TASK: Repeat exactly, and only, the lines below starting at the line that contains "0.35, 0.0, alpha=0.6)" and ending at the line that contains "bpy.data.objects.remove(obj)", inclusive of both.

[Begin LISTING]

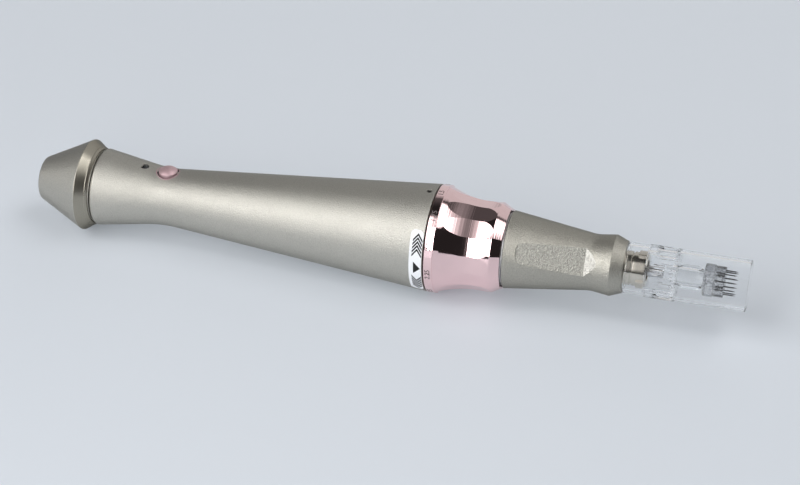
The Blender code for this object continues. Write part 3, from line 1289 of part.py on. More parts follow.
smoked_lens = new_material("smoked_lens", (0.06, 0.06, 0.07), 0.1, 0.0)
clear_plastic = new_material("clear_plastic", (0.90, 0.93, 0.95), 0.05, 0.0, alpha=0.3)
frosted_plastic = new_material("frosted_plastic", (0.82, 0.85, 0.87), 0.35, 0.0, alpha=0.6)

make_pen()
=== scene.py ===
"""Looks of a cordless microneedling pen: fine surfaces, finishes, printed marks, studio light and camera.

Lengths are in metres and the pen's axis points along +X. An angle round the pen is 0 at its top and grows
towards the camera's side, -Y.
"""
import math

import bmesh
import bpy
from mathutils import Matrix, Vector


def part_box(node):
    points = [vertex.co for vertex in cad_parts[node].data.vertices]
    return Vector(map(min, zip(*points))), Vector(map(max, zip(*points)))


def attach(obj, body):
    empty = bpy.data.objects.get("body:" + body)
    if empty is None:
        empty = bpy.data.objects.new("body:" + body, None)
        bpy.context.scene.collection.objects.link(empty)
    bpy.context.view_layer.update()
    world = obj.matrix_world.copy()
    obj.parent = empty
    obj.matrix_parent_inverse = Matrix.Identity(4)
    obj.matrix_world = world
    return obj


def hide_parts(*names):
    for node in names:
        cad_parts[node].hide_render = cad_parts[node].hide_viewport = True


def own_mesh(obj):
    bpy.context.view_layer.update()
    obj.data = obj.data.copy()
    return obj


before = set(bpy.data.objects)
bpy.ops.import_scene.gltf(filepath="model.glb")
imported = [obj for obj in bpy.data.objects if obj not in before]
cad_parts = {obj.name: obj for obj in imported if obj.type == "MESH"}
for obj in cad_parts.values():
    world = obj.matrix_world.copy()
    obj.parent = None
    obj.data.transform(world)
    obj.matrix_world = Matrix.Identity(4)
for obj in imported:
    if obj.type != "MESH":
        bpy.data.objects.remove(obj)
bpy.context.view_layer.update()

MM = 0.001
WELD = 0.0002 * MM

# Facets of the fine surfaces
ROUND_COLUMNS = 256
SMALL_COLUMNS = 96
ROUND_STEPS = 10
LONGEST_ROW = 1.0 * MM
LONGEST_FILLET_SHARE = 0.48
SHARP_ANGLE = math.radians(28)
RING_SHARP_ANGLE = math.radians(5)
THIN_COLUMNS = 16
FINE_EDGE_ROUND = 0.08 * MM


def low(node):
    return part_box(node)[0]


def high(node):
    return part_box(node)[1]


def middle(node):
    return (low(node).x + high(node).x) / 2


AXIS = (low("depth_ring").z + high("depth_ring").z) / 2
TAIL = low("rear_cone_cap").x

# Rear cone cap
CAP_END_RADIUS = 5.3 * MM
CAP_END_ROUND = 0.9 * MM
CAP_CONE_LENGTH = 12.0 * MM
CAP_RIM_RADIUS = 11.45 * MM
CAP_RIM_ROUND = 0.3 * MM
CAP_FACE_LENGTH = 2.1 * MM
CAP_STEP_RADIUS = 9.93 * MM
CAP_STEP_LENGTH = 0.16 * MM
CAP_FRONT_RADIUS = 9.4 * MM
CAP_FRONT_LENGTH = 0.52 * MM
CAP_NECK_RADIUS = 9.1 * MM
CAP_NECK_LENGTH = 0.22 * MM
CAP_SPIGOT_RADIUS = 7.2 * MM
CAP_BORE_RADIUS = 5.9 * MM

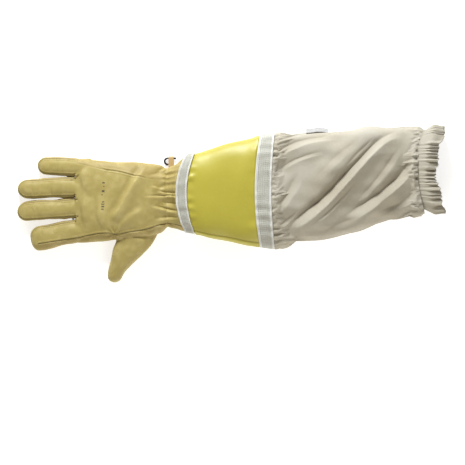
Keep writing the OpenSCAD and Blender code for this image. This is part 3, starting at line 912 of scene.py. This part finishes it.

[End LISTING]

ANSWER:
frosted_plastic = new_material("frosted_plastic", (0.82, 0.85, 0.87), 0.35, 0.0, alpha=0.6)

make_pen()
=== scene.py ===
"""Looks of a cordless microneedling pen: fine surfaces, finishes, printed marks, studio light and camera.

Lengths are in metres and the pen's axis points along +X. An angle round the pen is 0 at its top and grows
towards the camera's side, -Y.
"""
import math

import bmesh
import bpy
from mathutils import Matrix, Vector


def part_box(node):
    points = [vertex.co for vertex in cad_parts[node].data.vertices]
    return Vector(map(min, zip(*points))), Vector(map(max, zip(*points)))


def attach(obj, body):
    empty = bpy.data.objects.get("body:" + body)
    if empty is None:
        empty = bpy.data.objects.new("body:" + body, None)
        bpy.context.scene.collection.objects.link(empty)
    bpy.context.view_layer.update()
    world = obj.matrix_world.copy()
    obj.parent = empty
    obj.matrix_parent_inverse = Matrix.Identity(4)
    obj.matrix_world = world
    return obj


def hide_parts(*names):
    for node in names:
        cad_parts[node].hide_render = cad_parts[node].hide_viewport = True


def own_mesh(obj):
    bpy.context.view_layer.update()
    obj.data = obj.data.copy()
    return obj


before = set(bpy.data.objects)
bpy.ops.import_scene.gltf(filepath="model.glb")
imported = [obj for obj in bpy.data.objects if obj not in before]
cad_parts = {obj.name: obj for obj in imported if obj.type == "MESH"}
for obj in cad_parts.values():
    world = obj.matrix_world.copy()
    obj.parent = None
    obj.data.transform(world)
    obj.matrix_world = Matrix.Identity(4)
for obj in imported:
    if obj.type != "MESH":
        bpy.data.objects.remove(obj)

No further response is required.